If you are working over layers of black sand for example, your detector will respond to the black sand. I say it sounds like a twang. Smooth undisturbed layers will create a gradual sound, while a footprint or distinct edge in the black sand will sound more like a target.
Watch as you detect these things and you will see what it is that your detector is responding to.
If there is a coin in the black sand you will have a lot of noise but you will still be able to identify good signals. Coins in black sand will cause signals that are more distinct than the twang of smooth black sand.
Don't try to avoid all noise. I've heard very experienced detectorists using very high-end detectors complain that they could not detect in black sand. I used the same type of detector and detected in black sand every time I saw it and didn't make any adjustments to my settings at all to adjust for the black sand. I simply listen to the sounds made by the black sand, but can distinguish other sounds created by targets in the black sand too.

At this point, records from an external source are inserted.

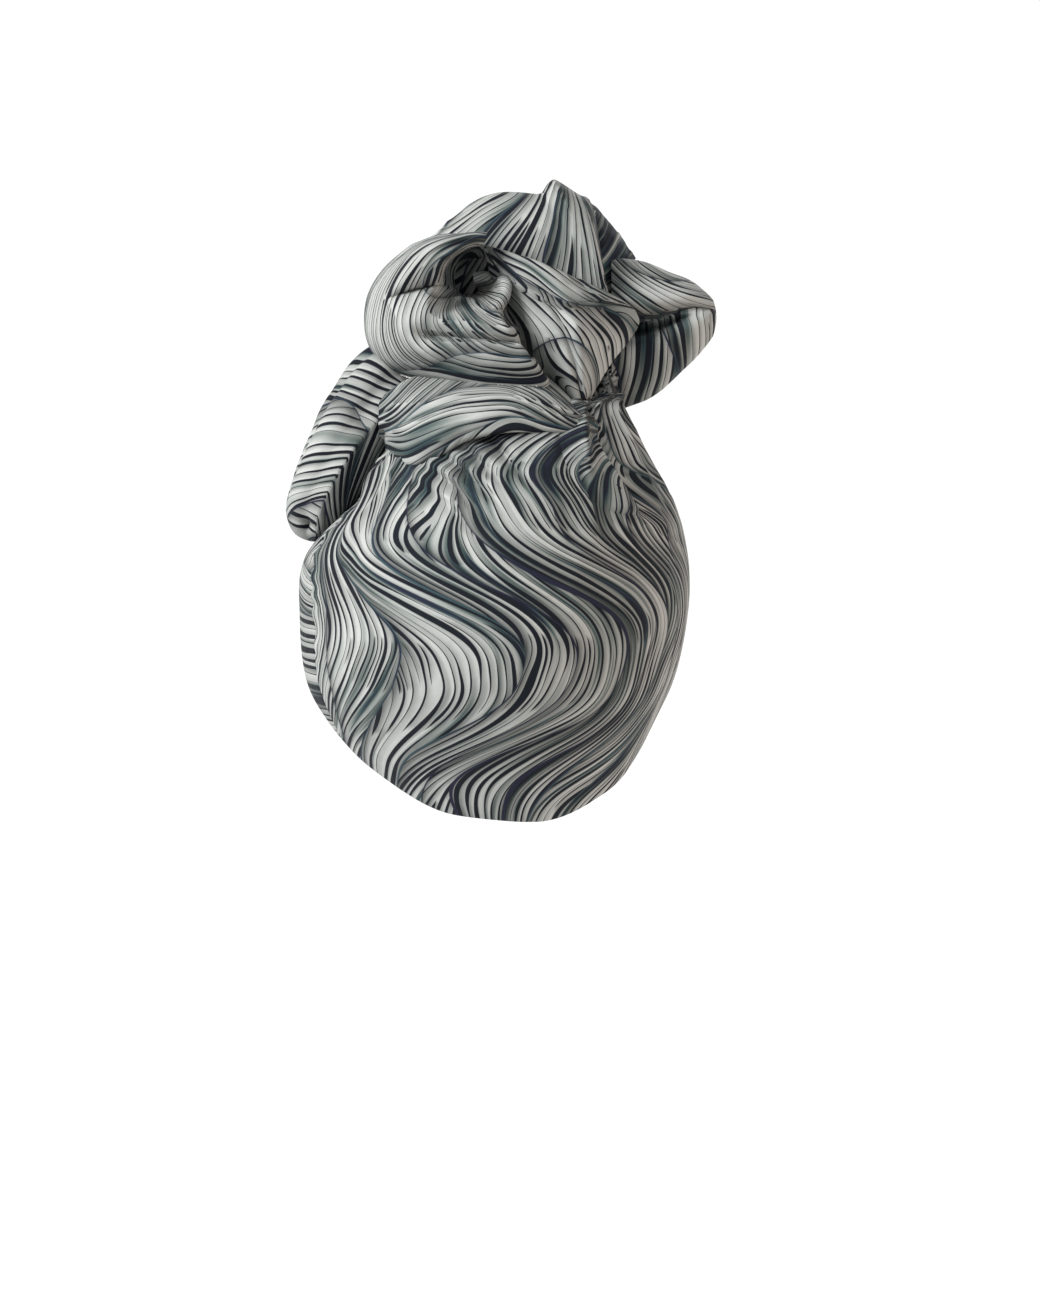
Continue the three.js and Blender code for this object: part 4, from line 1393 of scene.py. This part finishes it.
# ------------------------------------------------------------------ studio
@dataclass(frozen=True)
class Studio:
    """Pale floor, soft light and the camera."""

    azimuth: float = 168.0
    elevation: float = 2.0
    distance: float = 2.6
    lens: float = 144.0
    aim: tuple[float, float, float] = (12.5, 0.0, 86.0)
    floor_drop: float = 0.29

    def build(self) -> None:
        """Set up the floor, the lights, the world and the camera."""
        self._floor()
        self._world()
        self._softbox("key", azimuth=112.0, elevation=32.0, distance=1.5, size=0.7, power=37.0)
        self._softbox("top", azimuth=160.0, elevation=70.0, distance=1.5, size=0.8, power=2.5)
        self._softbox("warm", azimuth=236.0, elevation=-4.0, distance=1.1, size=0.5, power=3.8,
                      colour=(1.0, 0.60, 0.38))
        self._softbox("front", azimuth=335.0, elevation=32.0, distance=1.7, size=1.0, power=18.0)
        self._camera()

    def _towards(self, azimuth: float, elevation: float) -> np.ndarray:
        """Direction from the object to a place round it.

        Args:
            azimuth: Degrees round from the front.
            elevation: Degrees above level.

        Returns:
            The direction, as a unit vector.
        """
        a, e = math.radians(azimuth), math.radians(elevation)
        return np.array([math.sin(a) * math.cos(e), -math.cos(a) * math.cos(e), math.sin(e)])

    def _aim(self) -> np.ndarray:
        """The point that the camera and lights look at, in metres.

        Returns:
            The point that the camera and lamps look at, in metres.
        """
        point = dressed(*[np.array(v) for v in self.aim]) * MM
        return point + np.array([0.0, 0.0, NAPE])

    def _place(self, thing: bpy.types.Object, spot: np.ndarray) -> None:
        """Put a light or camera at a spot, looking at the aim.

        Args:
            thing: A camera or lamp.
            spot: Where it stands.
        """
        thing.location = spot
        thing.rotation_euler = Vector(self._aim() - spot).to_track_quat("-Z", "Y").to_euler()
        bpy.context.scene.collection.objects.link(thing)

    def _softbox(self, name: str, azimuth: float, elevation: float, distance: float,
                 size: float, power: float, colour: tuple[float, ...] = (1.0, 1.0, 1.0)) -> None:
        """Add one square softbox.

        Args:
            name: Name of the lamp.
            azimuth: Degrees round from the front.
            elevation: Degrees above level.
            distance: Distance from the aim, in metres.
            size: Side of its panel.
            power: Watts.
            colour: Its colour.
        """
        light = bpy.data.lights.new(name, "AREA")
        light.color = colour
        light.shape, light.size, light.energy = "SQUARE", size, power
        spot = self._aim() + self._towards(azimuth, elevation) * distance
        self._place(bpy.data.objects.new(name, light), spot)

    def _camera(self) -> None:
        """Add the camera."""
        lens = bpy.data.cameras.new("camera")
        lens.lens = self.lens
        lens.clip_start, lens.clip_end = 0.05, 50.0
        camera = bpy.data.objects.new("camera", lens)
        self._place(camera, self._aim() + self._towards(self.azimuth, self.elevation) * self.distance)
        bpy.context.scene.camera = camera

    def _floor(self) -> None:
        """A wide pale floor that curves up all round into a wall."""
        start, bend = 1.8, 3.0
        curve = [(start + bend * math.sin(t), bend * (1 - math.cos(t))) for t in np.linspace(0.04, 1.57, 28)]
        profile = [(0.0, 0.0), (start, 0.0)] + curve + [(start + bend, bend + 1.2)]
        rounds = 96
        points, faces = [], []
        for radius, height in profile[1:]:
            for k in range(rounds):
                turn = 2 * math.pi * k / rounds
                level = NAPE - self.floor_drop + height
                points.append((radius * math.cos(turn), radius * math.sin(turn), level))
        rings = len(profile) - 1
        for r in range(rings - 1):
            for k in range(rounds):
                n = (k + 1) % rounds
                faces.append((r * rounds + k, (r + 1) * rounds + k, (r + 1) * rounds + n, r * rounds + n))
        faces.append(tuple(range(rounds)))
        mesh = bpy.data.meshes.new("floor")
        mesh.from_pydata(points, [], faces)
        mesh.polygons.foreach_set("use_smooth", [True] * len(mesh.polygons))
        floor = bpy.data.objects.new("floor", mesh)
        bpy.context.scene.collection.objects.link(floor)
        made = bpy.data.materials.new("pale_floor")
        made.use_nodes = True
        paint = made.node_tree.nodes["Principled BSDF"]
        paint.inputs["Base Color"].default_value = (0.3, 0.3, 0.3, 1.0)
        paint.inputs["Roughness"].default_value = 0.9
        paint.inputs["Emission Color"].default_value = (1.0, 1.0, 1.0, 1.0)
        paint.inputs["Emission Strength"].default_value = 0.8
        mesh.materials.append(made)

    def _world(self) -> None:
        """Even pale light from above."""
        world = bpy.data.worlds.new("studio")
        world.use_nodes = True
        back = world.node_tree.nodes["Background"]
        back.inputs[0].default_value = (1.0, 1.0, 1.0, 1.0)
        back.inputs[1].default_value = 0.26
        bpy.context.scene.world = world
        bpy.context.scene.view_settings.view_transform = "Standard"


# ------------------------------------------------------------------ the headwrap
class Held(Enum):
    """How a piece of cloth is held."""

    STRETCHED = "stretched"
    GATHERED = "gathered"
    FOLDED = "folded"


@dataclass
class Headwrap:
    """The whole headwrap."""

    cap: Cap = field(default_factory=Cap)
    knot: Knot = field(default_factory=Knot)
    finish: FlowPrint = field(default_factory=FlowPrint)

    def build(self) -> None:
        """Make every piece, dress it and hide the node of the frame that it stands for."""
        printed = self.finish.material()
        self._piece("back_cloth", self.cap.back(), "back_panel", printed)
        self._piece("pleat_cloth", self.cap.pleat_flap(), "back_panel", printed)
        self._piece("front_cloth", self.cap.front(), "front_panel", printed)
        crown = CrownFold(self.cap).cloth()
        self._piece("crown_cloth", crown, "crown_fold", printed)
        self._piece("roll_cloth", SideRoll().cloth(), "side_roll", printed)
        rosette = self.knot.rosette()
        self._piece("rosette_cloth", rosette, "rosette_leaf", printed)
        overlock = Overlock().build("rosette_overlock", *self.knot.raw_edge(rosette))
        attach(overlock, "root")
        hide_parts("rosette_leaf")
        self._piece("centre_cloth", self.knot.centre(), "centre_leaf", printed)
        self._piece("fan_cloth", self.knot.fan(), "back_leaf", printed)
        self._piece("wing_cloth", self.knot.wing(), "wing_leaf", printed)
        self._piece("neck_cloth", self.knot.neck(), "knot_neck", printed)

    def _piece(self, name: str, cloth: Cloth, node: str,
               finish: bpy.types.Material) -> None:
        """Make one piece of cloth in place of a node of the frame.

        Args:
            name: Name of the piece.
            cloth: Its surface.
            node: The node of the frame it stands for.
            finish: Its material.
        """
        piece = cloth_object(name, cloth)
        piece.data.materials.append(finish)
        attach(piece, "root")
        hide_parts(node)
        along = np.linalg.norm(np.diff(cloth.points, axis=0), axis=-1).sum(0).mean() * MM
        rounds = np.concatenate([cloth.points, cloth.points[:, :1]], axis=1) if cloth.loop else cloth.points
        across = np.linalg.norm(np.diff(rounds, axis=1), axis=-1).sum(1).mean() * MM
        LOG.info("%s: %d faces, flat %.3f by %.3f m", name, len(piece.data.polygons), across, along)


def main() -> None:
    """Build the studio and the headwrap, and report each piece."""
    logging.basicConfig(level=logging.INFO, format="%(name)s: %(message)s")
    Studio().build()
    Headwrap().build()


if __name__ == "__main__":
    main()
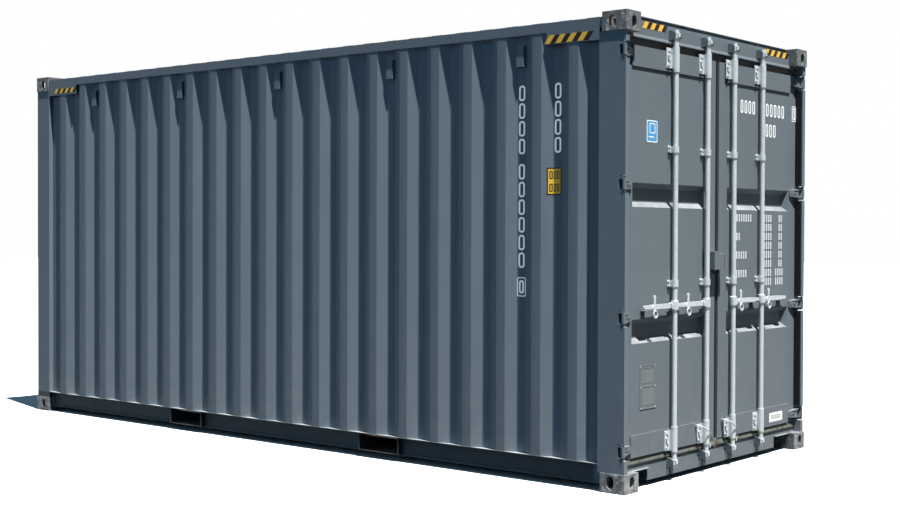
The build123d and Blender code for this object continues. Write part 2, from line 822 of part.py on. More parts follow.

The same thing goes for wet salt sand. Where the salt water has just come up and stopped and then receded, at that edge, you might get a false signal. Many times you will be able to see the edge that you are detecting. (Anther reason to keep your eyes open while detecting.)
That doesn't bother me. I know what is creating the signal (noise in this case), and it doesn't bother me at all. That is part of getting to know your detector.
If you learn to understand your detector and what it is telling you, you won't be bothered by noises like this. In fact when you understand what it is, the noise becomes information.
You might be surprised by the types of environments you will be able to detect when you learn how.
Don't try to avoid all noise. Some noise is actually information when you learn what it is.
Don't be deterred by some falsing. Try to identify the cause the falsing, which might not be falsing at all.
I'll be watching to see how the beach develops.